- [Problem requirements]
Return all of the lines below exactly as they are.

****************************************

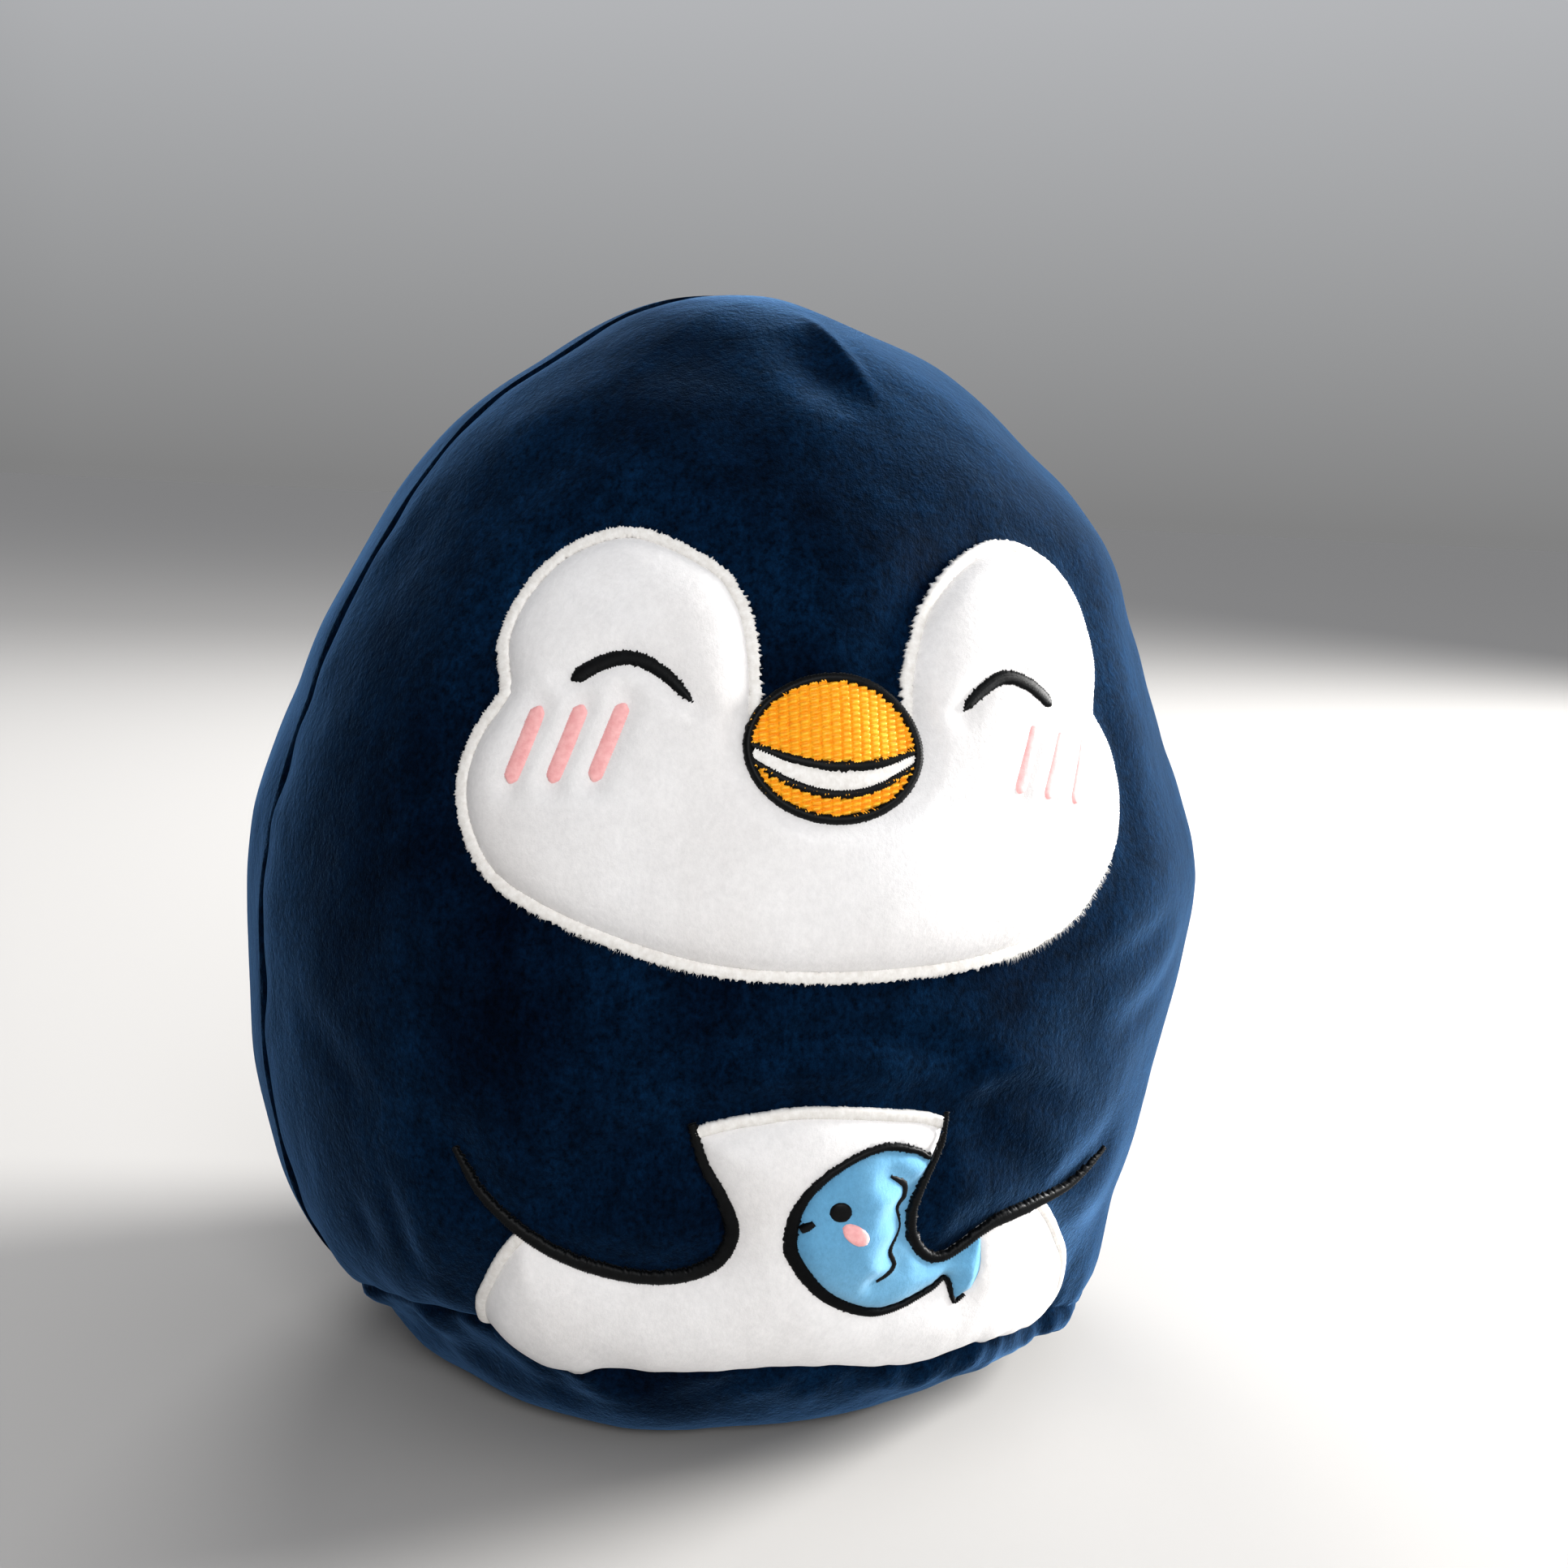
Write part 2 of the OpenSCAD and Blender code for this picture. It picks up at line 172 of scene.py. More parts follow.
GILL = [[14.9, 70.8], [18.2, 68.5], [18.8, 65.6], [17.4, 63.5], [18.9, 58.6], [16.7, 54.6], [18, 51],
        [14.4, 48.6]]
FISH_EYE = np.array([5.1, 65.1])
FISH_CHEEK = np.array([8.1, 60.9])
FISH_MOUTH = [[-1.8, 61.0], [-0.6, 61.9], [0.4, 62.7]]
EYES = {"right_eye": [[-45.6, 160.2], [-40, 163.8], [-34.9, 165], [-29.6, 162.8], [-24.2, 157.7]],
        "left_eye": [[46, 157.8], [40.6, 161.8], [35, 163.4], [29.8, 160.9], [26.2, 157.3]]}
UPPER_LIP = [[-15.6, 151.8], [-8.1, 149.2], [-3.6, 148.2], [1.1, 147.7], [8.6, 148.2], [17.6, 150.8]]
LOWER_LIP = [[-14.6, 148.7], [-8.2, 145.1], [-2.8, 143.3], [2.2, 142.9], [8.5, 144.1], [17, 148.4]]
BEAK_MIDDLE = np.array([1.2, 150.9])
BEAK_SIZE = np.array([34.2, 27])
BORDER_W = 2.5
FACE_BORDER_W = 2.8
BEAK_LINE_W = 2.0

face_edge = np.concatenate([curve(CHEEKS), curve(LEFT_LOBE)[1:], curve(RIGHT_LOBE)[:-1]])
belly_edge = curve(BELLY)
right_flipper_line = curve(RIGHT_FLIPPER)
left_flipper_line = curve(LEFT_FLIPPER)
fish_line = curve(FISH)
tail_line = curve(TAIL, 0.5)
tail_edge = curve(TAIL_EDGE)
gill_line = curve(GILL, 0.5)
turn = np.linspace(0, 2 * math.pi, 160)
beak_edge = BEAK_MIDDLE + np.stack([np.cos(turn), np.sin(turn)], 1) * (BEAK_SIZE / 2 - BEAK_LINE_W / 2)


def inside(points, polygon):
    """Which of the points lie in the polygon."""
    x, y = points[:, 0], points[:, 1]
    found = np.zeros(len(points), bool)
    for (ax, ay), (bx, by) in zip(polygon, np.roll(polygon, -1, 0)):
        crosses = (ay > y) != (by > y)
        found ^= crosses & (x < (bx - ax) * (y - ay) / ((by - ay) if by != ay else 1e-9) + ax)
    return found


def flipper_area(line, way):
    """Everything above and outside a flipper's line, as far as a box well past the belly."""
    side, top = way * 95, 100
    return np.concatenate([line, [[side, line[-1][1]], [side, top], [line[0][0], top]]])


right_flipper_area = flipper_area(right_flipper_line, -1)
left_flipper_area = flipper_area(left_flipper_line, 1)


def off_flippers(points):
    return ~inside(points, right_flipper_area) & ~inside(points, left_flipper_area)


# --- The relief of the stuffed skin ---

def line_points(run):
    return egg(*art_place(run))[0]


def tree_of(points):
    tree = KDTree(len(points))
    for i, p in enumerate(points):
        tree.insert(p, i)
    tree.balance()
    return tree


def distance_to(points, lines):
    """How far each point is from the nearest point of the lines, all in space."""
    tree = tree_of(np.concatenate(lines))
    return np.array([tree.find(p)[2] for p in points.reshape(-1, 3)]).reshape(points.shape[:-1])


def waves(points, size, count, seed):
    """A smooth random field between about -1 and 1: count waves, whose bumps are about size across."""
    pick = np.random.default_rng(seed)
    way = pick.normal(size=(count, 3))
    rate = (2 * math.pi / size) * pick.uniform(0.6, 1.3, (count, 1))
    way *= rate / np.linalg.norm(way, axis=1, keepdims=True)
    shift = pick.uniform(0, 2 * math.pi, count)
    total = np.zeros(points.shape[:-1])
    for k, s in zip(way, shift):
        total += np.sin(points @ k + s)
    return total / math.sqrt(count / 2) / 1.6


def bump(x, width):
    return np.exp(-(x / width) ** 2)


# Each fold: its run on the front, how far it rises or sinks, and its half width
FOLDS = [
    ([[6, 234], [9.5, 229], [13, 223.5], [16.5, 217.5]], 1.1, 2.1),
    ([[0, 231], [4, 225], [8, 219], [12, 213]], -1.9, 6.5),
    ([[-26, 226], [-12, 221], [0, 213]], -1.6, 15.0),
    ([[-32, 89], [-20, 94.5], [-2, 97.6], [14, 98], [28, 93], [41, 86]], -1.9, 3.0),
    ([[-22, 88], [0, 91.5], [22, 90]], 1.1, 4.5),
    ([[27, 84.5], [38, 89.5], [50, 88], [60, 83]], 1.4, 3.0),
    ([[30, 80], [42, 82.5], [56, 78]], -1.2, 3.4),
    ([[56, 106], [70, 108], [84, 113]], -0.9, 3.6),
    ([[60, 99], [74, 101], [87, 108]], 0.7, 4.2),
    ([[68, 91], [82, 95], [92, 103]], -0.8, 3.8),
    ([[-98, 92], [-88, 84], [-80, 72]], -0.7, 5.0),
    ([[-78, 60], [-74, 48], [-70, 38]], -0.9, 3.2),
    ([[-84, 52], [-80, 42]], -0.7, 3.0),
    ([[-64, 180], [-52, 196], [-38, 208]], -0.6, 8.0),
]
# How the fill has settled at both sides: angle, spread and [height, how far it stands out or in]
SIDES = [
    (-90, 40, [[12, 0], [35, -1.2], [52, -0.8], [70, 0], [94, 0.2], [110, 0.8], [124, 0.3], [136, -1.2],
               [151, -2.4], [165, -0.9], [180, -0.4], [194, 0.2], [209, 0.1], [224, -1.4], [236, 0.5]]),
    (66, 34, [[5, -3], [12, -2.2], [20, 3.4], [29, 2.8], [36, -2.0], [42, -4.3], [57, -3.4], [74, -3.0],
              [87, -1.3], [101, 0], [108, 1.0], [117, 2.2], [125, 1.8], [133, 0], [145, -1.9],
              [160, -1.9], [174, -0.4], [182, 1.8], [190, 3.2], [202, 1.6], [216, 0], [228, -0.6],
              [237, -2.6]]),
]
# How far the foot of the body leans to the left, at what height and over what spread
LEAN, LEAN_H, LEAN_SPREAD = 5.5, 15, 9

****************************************

- [Task response]
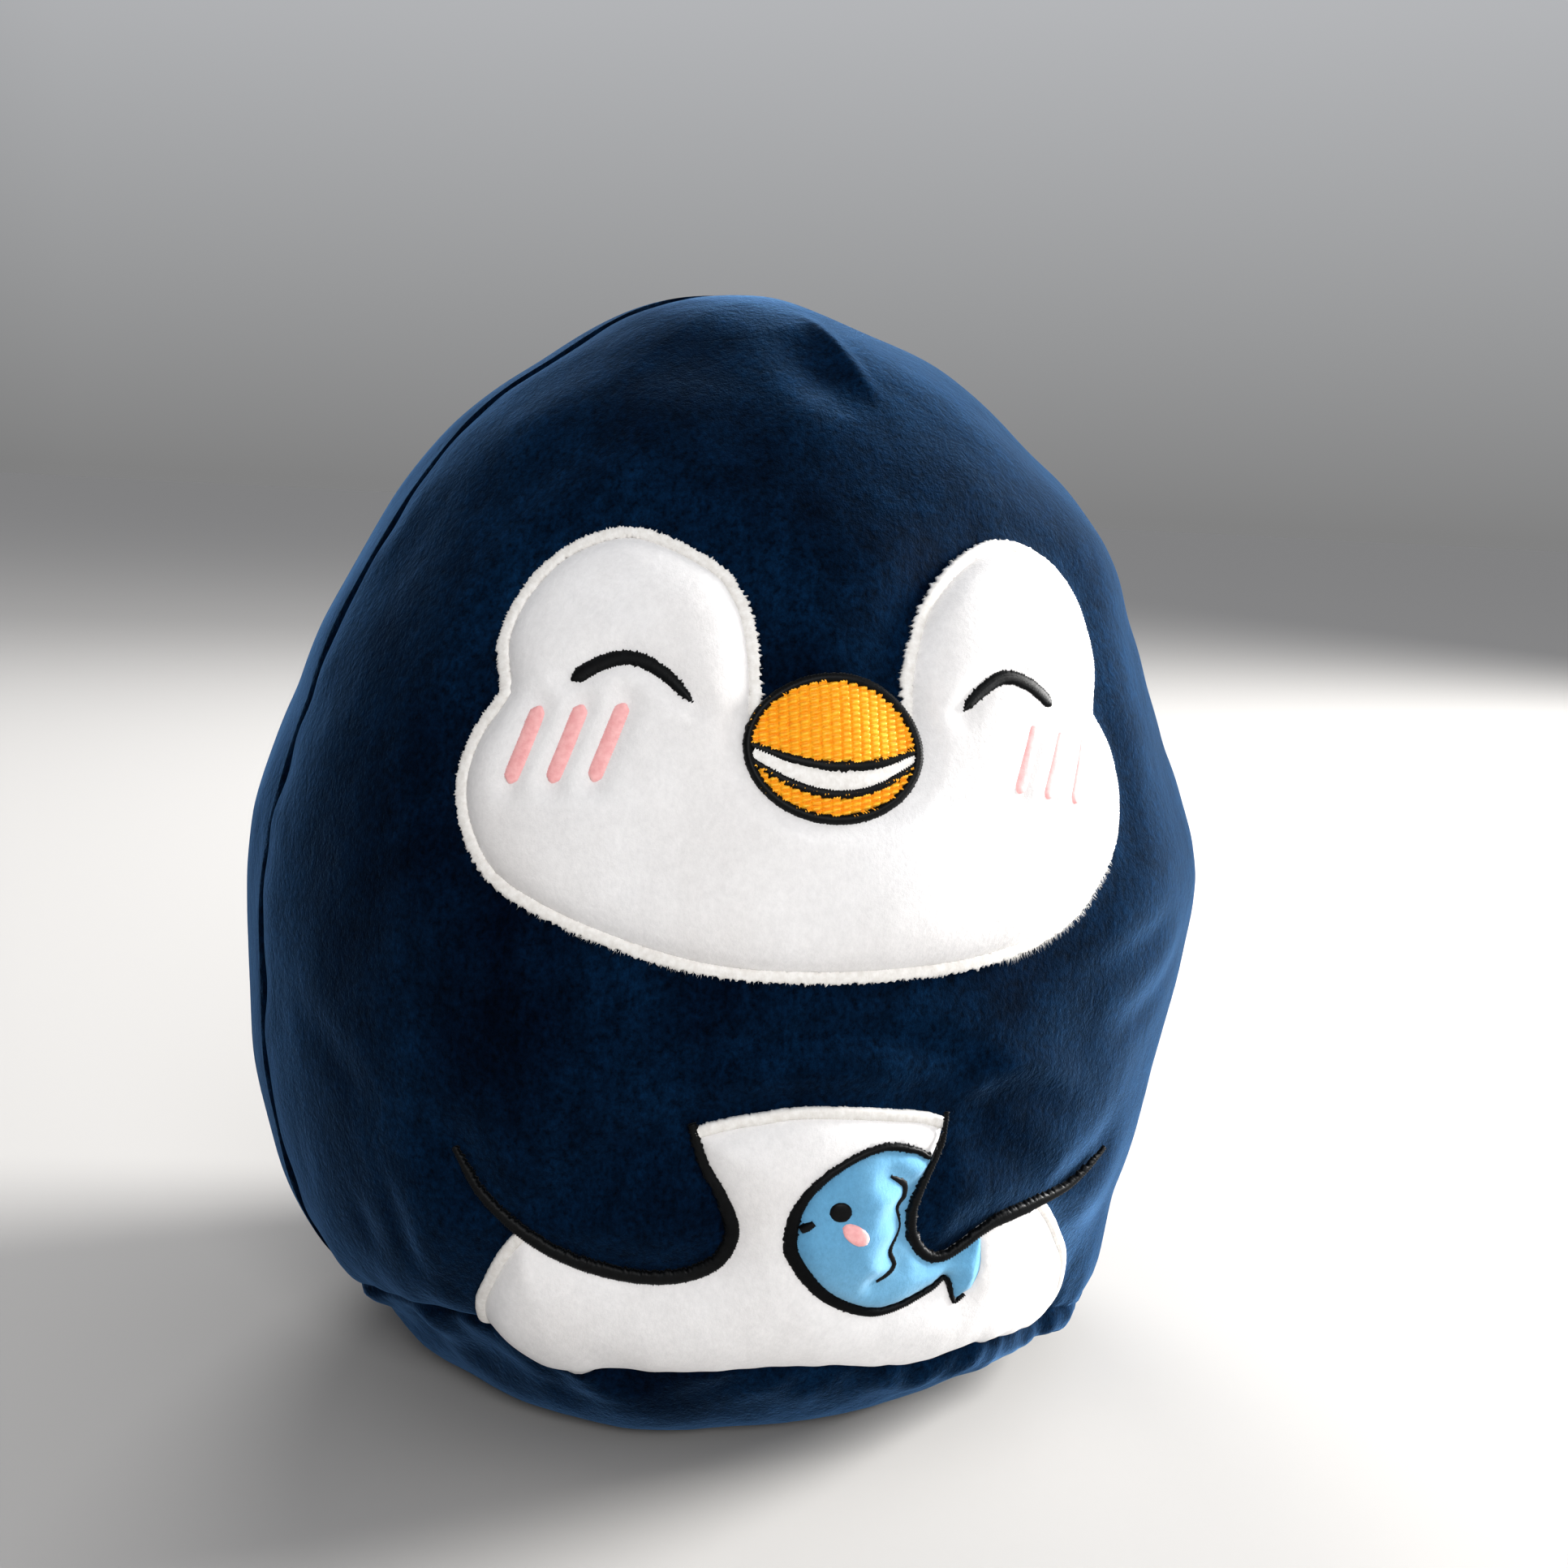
Write part 2 of the OpenSCAD and Blender code for this picture. It picks up at line 172 of scene.py. More parts follow.
GILL = [[14.9, 70.8], [18.2, 68.5], [18.8, 65.6], [17.4, 63.5], [18.9, 58.6], [16.7, 54.6], [18, 51],
        [14.4, 48.6]]
FISH_EYE = np.array([5.1, 65.1])
FISH_CHEEK = np.array([8.1, 60.9])
FISH_MOUTH = [[-1.8, 61.0], [-0.6, 61.9], [0.4, 62.7]]
EYES = {"right_eye": [[-45.6, 160.2], [-40, 163.8], [-34.9, 165], [-29.6, 162.8], [-24.2, 157.7]],
        "left_eye": [[46, 157.8], [40.6, 161.8], [35, 163.4], [29.8, 160.9], [26.2, 157.3]]}
UPPER_LIP = [[-15.6, 151.8], [-8.1, 149.2], [-3.6, 148.2], [1.1, 147.7], [8.6, 148.2], [17.6, 150.8]]
LOWER_LIP = [[-14.6, 148.7], [-8.2, 145.1], [-2.8, 143.3], [2.2, 142.9], [8.5, 144.1], [17, 148.4]]
BEAK_MIDDLE = np.array([1.2, 150.9])
BEAK_SIZE = np.array([34.2, 27])
BORDER_W = 2.5
FACE_BORDER_W = 2.8
BEAK_LINE_W = 2.0

face_edge = np.concatenate([curve(CHEEKS), curve(LEFT_LOBE)[1:], curve(RIGHT_LOBE)[:-1]])
belly_edge = curve(BELLY)
right_flipper_line = curve(RIGHT_FLIPPER)
left_flipper_line = curve(LEFT_FLIPPER)
fish_line = curve(FISH)
tail_line = curve(TAIL, 0.5)
tail_edge = curve(TAIL_EDGE)
gill_line = curve(GILL, 0.5)
turn = np.linspace(0, 2 * math.pi, 160)
beak_edge = BEAK_MIDDLE + np.stack([np.cos(turn), np.sin(turn)], 1) * (BEAK_SIZE / 2 - BEAK_LINE_W / 2)


def inside(points, polygon):
    """Which of the points lie in the polygon."""
    x, y = points[:, 0], points[:, 1]
    found = np.zeros(len(points), bool)
    for (ax, ay), (bx, by) in zip(polygon, np.roll(polygon, -1, 0)):
        crosses = (ay > y) != (by > y)
        found ^= crosses & (x < (bx - ax) * (y - ay) / ((by - ay) if by != ay else 1e-9) + ax)
    return found


def flipper_area(line, way):
    """Everything above and outside a flipper's line, as far as a box well past the belly."""
    side, top = way * 95, 100
    return np.concatenate([line, [[side, line[-1][1]], [side, top], [line[0][0], top]]])


right_flipper_area = flipper_area(right_flipper_line, -1)
left_flipper_area = flipper_area(left_flipper_line, 1)


def off_flippers(points):
    return ~inside(points, right_flipper_area) & ~inside(points, left_flipper_area)


# --- The relief of the stuffed skin ---

def line_points(run):
    return egg(*art_place(run))[0]


def tree_of(points):
    tree = KDTree(len(points))
    for i, p in enumerate(points):
        tree.insert(p, i)
    tree.balance()
    return tree


def distance_to(points, lines):
    """How far each point is from the nearest point of the lines, all in space."""
    tree = tree_of(np.concatenate(lines))
    return np.array([tree.find(p)[2] for p in points.reshape(-1, 3)]).reshape(points.shape[:-1])


def waves(points, size, count, seed):
    """A smooth random field between about -1 and 1: count waves, whose bumps are about size across."""
    pick = np.random.default_rng(seed)
    way = pick.normal(size=(count, 3))
    rate = (2 * math.pi / size) * pick.uniform(0.6, 1.3, (count, 1))
    way *= rate / np.linalg.norm(way, axis=1, keepdims=True)
    shift = pick.uniform(0, 2 * math.pi, count)
    total = np.zeros(points.shape[:-1])
    for k, s in zip(way, shift):
        total += np.sin(points @ k + s)
    return total / math.sqrt(count / 2) / 1.6


def bump(x, width):
    return np.exp(-(x / width) ** 2)


# Each fold: its run on the front, how far it rises or sinks, and its half width
FOLDS = [
    ([[6, 234], [9.5, 229], [13, 223.5], [16.5, 217.5]], 1.1, 2.1),
    ([[0, 231], [4, 225], [8, 219], [12, 213]], -1.9, 6.5),
    ([[-26, 226], [-12, 221], [0, 213]], -1.6, 15.0),
    ([[-32, 89], [-20, 94.5], [-2, 97.6], [14, 98], [28, 93], [41, 86]], -1.9, 3.0),
    ([[-22, 88], [0, 91.5], [22, 90]], 1.1, 4.5),
    ([[27, 84.5], [38, 89.5], [50, 88], [60, 83]], 1.4, 3.0),
    ([[30, 80], [42, 82.5], [56, 78]], -1.2, 3.4),
    ([[56, 106], [70, 108], [84, 113]], -0.9, 3.6),
    ([[60, 99], [74, 101], [87, 108]], 0.7, 4.2),
    ([[68, 91], [82, 95], [92, 103]], -0.8, 3.8),
    ([[-98, 92], [-88, 84], [-80, 72]], -0.7, 5.0),
    ([[-78, 60], [-74, 48], [-70, 38]], -0.9, 3.2),
    ([[-84, 52], [-80, 42]], -0.7, 3.0),
    ([[-64, 180], [-52, 196], [-38, 208]], -0.6, 8.0),
]
# How the fill has settled at both sides: angle, spread and [height, how far it stands out or in]
SIDES = [
    (-90, 40, [[12, 0], [35, -1.2], [52, -0.8], [70, 0], [94, 0.2], [110, 0.8], [124, 0.3], [136, -1.2],
               [151, -2.4], [165, -0.9], [180, -0.4], [194, 0.2], [209, 0.1], [224, -1.4], [236, 0.5]]),
    (66, 34, [[5, -3], [12, -2.2], [20, 3.4], [29, 2.8], [36, -2.0], [42, -4.3], [57, -3.4], [74, -3.0],
              [87, -1.3], [101, 0], [108, 1.0], [117, 2.2], [125, 1.8], [133, 0], [145, -1.9],
              [160, -1.9], [174, -0.4], [182, 1.8], [190, 3.2], [202, 1.6], [216, 0], [228, -0.6],
              [237, -2.6]]),
]
# How far the foot of the body leans to the left, at what height and over what spread
LEAN, LEAN_H, LEAN_SPREAD = 5.5, 15, 9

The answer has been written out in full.